With May’s death, Marcher is overwhelmed with a great sense of abandonment. He has lost his inspiration but does not fully realize this or the fact that May had been something of far greater importance and influence on his life other than merely sharing and accepting his secret of the Beast. In the last paragraph, Marcher finally realizes that the Beast certainly had come, in the form of May Bartram approaching him despite being pale and ill, and urged him to “imaginably guess” what the Beast might be. He realizes, finally, that “the escape” from the endless waiting “would have been to love her; then, then he would have lived.

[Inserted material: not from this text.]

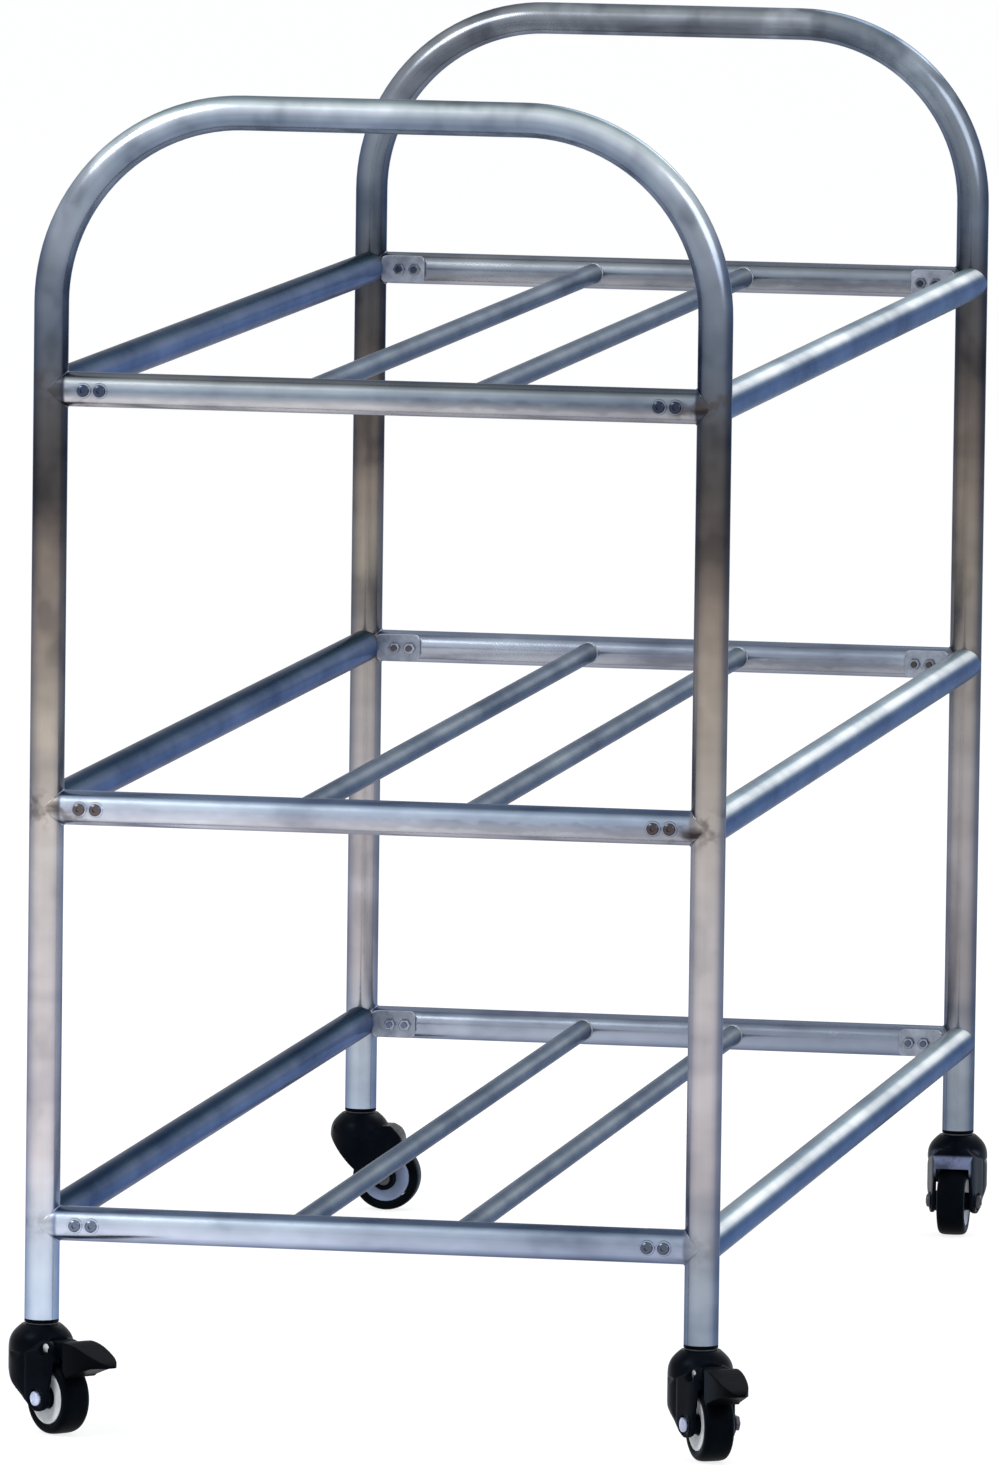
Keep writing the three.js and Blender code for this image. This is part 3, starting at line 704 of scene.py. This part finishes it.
def side_rings(radius, side, z):
    """A side rail's two ends, coped to the post and, on its inner side, to the cross rail."""
    near, far = [], []
    for a in angles(RAIL_SIDES):
        x, up = radius * cos(a), radius * sin(a)
        to_post = sqrt(max(TUBE ** 2 - x * x, 0))
        to_cross_rail = sqrt(TUBE ** 2 - up * up) if side * x < 0 else 0
        reach = max(to_post, to_cross_rail) + COPE_GAP
        near.append((CENTRE_X + side * POST_X + x, FRONT.y + reach, z + up))
        far.append((CENTRE_X + side * POST_X + x, REAR.y - reach, z + up))
    return [near, far]


def tab_rings(side, end, z):
    """Flat tab with round corners, welded to the rail's end."""
    foot = TUBE - TUBE_WALL
    corners = [(foot, -TAB_HALF), (TAB_REACH, -TAB_HALF), (TAB_REACH, TAB_HALF), (foot, TAB_HALF)]
    depths = [(TAB_NEAR + GAP, TAB_EDGE), (TAB_NEAR, 0), (TAB_FAR - TAB_EDGE, 0), (TAB_FAR, TAB_EDGE)]
    rings = []
    for depth, inset in depths:
        ring = []
        for reach, up in rounded(corners, TAB_CORNER, 6):
            inward = -inset if reach > TAB_REACH / 2 else inset
            ring.append((
                CENTRE_X + side * (POST_X - reach - inward),
                END_Y[end] - END[end] * depth,
                z + up * (1 - inset / TAB_HALF),
            ))
        rings.append(ring)
    return rings


for tier, z in TIERS.items():
    for label, side in SIDE.items():
        name = f"{tier}_{label}_side_rail"
        surface = Surface()
        rings = side_rings(TUBE, side, z) + side_rings(TUBE - TUBE_WALL, side, z)[::-1]
        surface.skin(rings, wrap=True)
        for end in END:
            surface.skin(tab_rings(side, end, z), slots=[1] * 3)
        steel = RIGHT_STEEL if side > 0 else LEFT_STEEL
        add(f"{name}_tube", surface.mesh(), [steel, TAB_STEEL], "frame", [name])


# Rods, and the small welds where they enter the cross rails
def rod_joint(x, y, z, end):
    """The line on which a rod meets a cross rail, and the way its weld leans."""
    line, lean = [], []
    for a in angles(SMALL_SIDES):
        u, v = ROD * cos(a), ROD * sin(a)
        line.append((x + u, y - END[end] * sqrt(TUBE ** 2 - v * v), z + v))
        lean.append((cos(a), -END[end], sin(a)))
    return line, lean


def rippled_size(share, ripples=18):
    return 0.85 + 0.12 * sin(2 * pi * share * ripples)


for tier, z in TIERS.items():
    welds = Surface()
    for label, side in SIDE.items():
        name = f"{tier}_{label}_rod"
        x = CENTRE_X + side * ROD_X
        bore = ROD - ROD_WALL
        profile = [(ROD, -ROD_HALF), (ROD, ROD_HALF), (bore, ROD_HALF), (bore, -ROD_HALF)]
        mesh = turned(profile, ROD_SIDES, "y", (x, MIDDLE_Y, z), wrap=True).mesh()
        add(f"{name}_tube", mesh, [ROD_STEEL], "frame", [name])
        for end, y in END_Y.items():
            bead(welds, *rod_joint(x, y, z, end), rippled_size)
    add(f"{tier}_rod_welds", welds.mesh(), [WELD_STEEL], "frame")


# Screws with saddle washers through the cross rails into the tabs, and nuts behind the tabs
WASHER_HOLE = 2.9
WASHER_EDGE = 5.7
WASHER_THICK = 0.8
SHANK = 2.5


def hexagon(across):
    """The radius of a hexagon at an angle, from its width across the flats."""
    def radius(angle):
        return across / 2 / cos(angle % (pi / 3) - pi / 6)
    return radius


def washer_rings():
    """A washer bent to the tube, as rings about the screw's axis. The tube's outside faces -Y."""
    profile = [
        (WASHER_HOLE, 0.0), (WASHER_EDGE - 0.2, 0.0), (WASHER_EDGE, 0.25),
        (WASHER_EDGE - 0.25, WASHER_THICK), (WASHER_HOLE, WASHER_THICK),
    ]
    rings = []
    for radius, rise in profile:
        ring = []
        for a in angles(SMALL_SIDES):
            u, v = radius * cos(a), radius * sin(a)
            ring.append((u, -sqrt((TUBE + rise) ** 2 - v * v), v))
        rings.append(ring)
    return rings


def screw_surface():
    """Washer, domed head with a hex socket, nut and shank. The first material is the washer's and nut's."""
    surface = Surface()
    surface.skin(washer_rings(), wrap=True, slots=[0] * 5)
    base = -(TUBE + GAP)
    head = [(4.4, base), (4.4, base - 1.3), (4.1, base - 2.1), (3.3, base - 2.75), (2.3, base - 3.0)]
    socket = [(hexagon(3.0), base - 3.0), (hexagon(3.0), base - 1.4)]
    surface.skin(lathe_rings(head + socket, SMALL_SIDES, "y"), slots=[1] * 6)
    nut = [
        (hexagon(7.4), TAB_FAR + 0.1), (hexagon(8.0), TAB_FAR + 0.4),
        (hexagon(8.0), TAB_FAR + 3.4), (hexagon(7.2), TAB_FAR + 4.0),
    ]
    surface.skin(lathe_rings(nut, SMALL_SIDES, "y"), slots=[0] * 3)
    shank = [(SHANK, -TUBE), (SHANK, TAB_FAR + 5.4), (SHANK - 0.4, TAB_FAR + 5.9)]
    surface.skin(lathe_rings(shank, PIN_SIDES, "y"), slots=[1] * 2)
    return surface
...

She had lived - … since she had loved him for himself; whereas he had never thought of her…but in the chill of his egotism and the light of her use.”
Now, however, the Beast appears to him in the form of regret – the regret of having done nothing for himself, to have not acted upon his own life, and to have allowed love, life and opportunity to pass by. Marcher has failed to live his life, and believes that “it wouldn’t have been failure to be bankrupt, dishonored, pillared, hanged; it was failure not to be anything” – and evidently, by following the path of determinism to such an extent, with self-love blinding him from seeing vital possibilities, Marcher has indeed been: “nothing.”